In week 4, SEESOX and the Oxford University Romanian Society hosted Valeriu Nicolae, Secretary of State for Social Affairs in Romania’s technocratic government. He gave a frank account of the challenges faced by the government appointed after the ‘Collectiv’ street protest against political establishment. Given the very limited margin for manoeuvre, in the absence of parliamentary support and with a very short mandate, it did not hesitate to do a lot more than simply organising local and general elections. With a Prime Minister and a few cabinet members who came into the government straight from the European Commission’s offices in Brussels, it is little surprise that they began to tackle corruption by changing guidelines for European Union funds to prevent future schemes become incentives for corruption. It is noteworthy that some past EU programmes allowed for 60% of the budget to be spent on hotels and catering costs!

At the same time, it is quite something for people such as Nicolae, with a strong civil society background to cross the line and obtain insider access to the structure and practices of a public administration that has traditionally been riddled by nepotism and unorthodox practices. As Discussant, Jonathan Scheele wondered how far a technocratic government can ever entrench change so that whatever can be achieved during a short and limited mandate is in any way sustainable. 

The message delivered by the speaker was not one of impotence, but rather of a pragmatic approach within the given constraints. Asked why Romania was slower in its progress than the rest of the Eastern bloc, he disagreed that was the case. Perhaps the improvements in the functioning of the justice system, which only took gained traction post 2007, as we heard in a previous seminar, did not make sufficient impact in the Western media? Or the fact that someone with no political back-up could become the Prime Minister? But, with or without headlines, Romania maintains its exceptional character, a country with laws not applied and where the culture leading to effective law enforcement has still to take root. On the positive side, the fact that the new anti-poverty strategy mentions human dignity as the nexus between social benefits and the human rights is in itself a novelty for document produced by the Government of Romania.

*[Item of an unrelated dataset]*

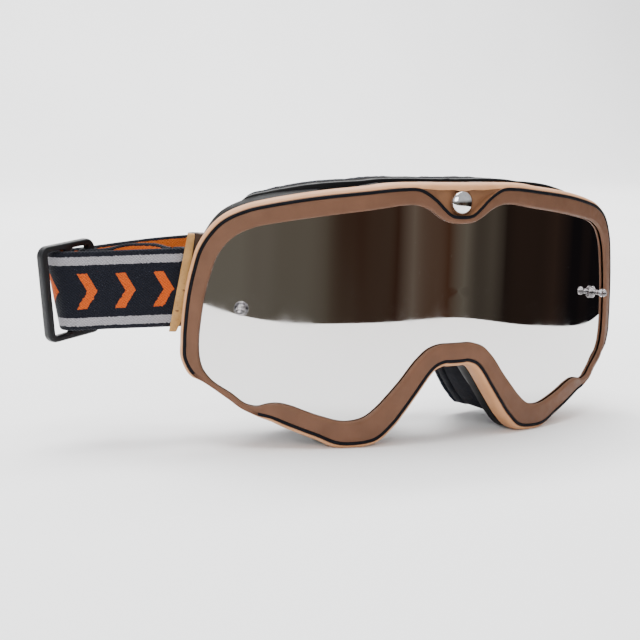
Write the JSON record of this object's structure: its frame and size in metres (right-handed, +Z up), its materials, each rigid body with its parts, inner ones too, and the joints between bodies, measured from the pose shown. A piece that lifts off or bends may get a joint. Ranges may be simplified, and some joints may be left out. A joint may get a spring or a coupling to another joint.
{
  "type": "motorcycle goggles",
  "caption": "Motocross-style goggles: moulded frame, curved mirror lens, layered foam face seal, and a folded elastic strap with buckle sliders on hinged leather tabs.",
  "frame": {"origin": "on the flat underside of the frame's nose arch, midway between the sides", "axes": "+X to the wearer's left, along the width; +Y backwards, towards the face; +Z up, towards the brow"},
  "size_m": [0.2249, 0.0729, 0.0919],
  "materials": {
    "frame_rubber": "satin",
    "stripe_rubber": "satin",
    "lens_mirror": "mirror coated",
    "clear_plastic": "clear",
    "black_plastic": "satin",
    "stud_chrome": "polished",
    "seal_foam": "open-cell foam",
    "fleece": "brushed fleece",
    "tab_leather": "vegetable-tanned",
    "webbing": "woven elastic",
    "brown_plastic": "matt",
    "pin_steel": "brushed",
    "silicone": "satin"
  },
  "bodies": {
    "frame": {"frame": "frame_rubber", "nose_stripe": "stripe_rubber", "brow_stripe": "stripe_rubber", "lens": "lens_mirror", "right_tearoff_post": "clear_plastic", "left_tearoff_post": "clear_plastic", "right_post_washer": "black_plastic", "left_post_washer": "black_plastic", "brow_stud": "stud_chrome", "brow_stud_cap": "black_plastic", "foam_carrier": "black_plastic", "base_foam": "seal_foam", "soft_foam": "seal_foam", "fleece_lining": "fleece", "brow_vent_foam": "seal_foam", "right_strap_bracket": "brown_plastic", "left_strap_bracket": "brown_plastic", "right_hinge_pin": "pin_steel", "left_hinge_pin": "pin_steel"},
    "right_run": {"right_leather_tab": "tab_leather", "right_front_strap": "webbing", "right_return_strap": "webbing"},
    "right_buckle": {"right_slider": "black_plastic"},
    "back_run": {"back_strap": "webbing", "upper_grip_line": "silicone", "lower_grip_line": "silicone"},
    "left_run": {"left_leather_tab": "tab_leather", "left_front_strap": "webbing", "left_return_strap": "webbing"},
    "left_buckle": {"left_slider": "black_plastic"}
  },
  "joints": [
    {"name": "right_strap_swing", "type": "hinge", "parent": "frame", "child": "right_run", "pos_m": [-0.0835, 0.032, 0.0282], "axis": [0, 0, -1], "range_deg": [0, 62]},
    {"name": "right_strap_fold", "type": "hinge", "parent": "right_run", "child": "back_run", "pos_m": [-0.12121, 0.05477, 0.0241], "axis": [0, 0, -1], "range_deg": [-62, 0]},
    {"name": "left_strap_fold", "type": "hinge", "parent": "back_run", "child": "left_run", "pos_m": [0.04579, 0.05477, 0.0241], "axis": [0, 0, -1], "range_deg": [0, 62]},
    {"name": "right_slider_slide", "type": "slide", "parent": "right_run", "child": "right_buckle", "axis": [0.8794, -0.4716, 0.0649], "range_m": [0, 0.015], "deforming": ["right_return_strap"]},
    {"name": "left_slider_slide", "type": "slide", "parent": "left_run", "child": "left_buckle", "axis": [0.8268, -0.5588, 0.0649], "range_m": [0, 0.012], "deforming": ["left_return_strap"]}
  ],
  "couplings": [
    {"joint": "right_strap_fold", "follows": "right_strap_swing", "ratio": -1},
    {"joint": "left_strap_fold", "follows": "right_strap_swing", "ratio": 1}
  ]
}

An outspoken human and Roma rights activist, as well as a columnist in the Romanian weekly ‘Dilema Veche’, Valeriu Nicolae attracted a large audience of Romanian students in Oxford. They left with a better understanding of what goes on in government, after an honest lecture on governance, which they much appreciated. The broad picture of obstacles and challenges did not spare civil society: ‘we do not have a clean civil society’, said Nicolae, a statement that few politicians would be likely to make. 

Romania will have elections in November. Whether the country will continue to be led by meritocracy or will return to old party habits is remains to be seen.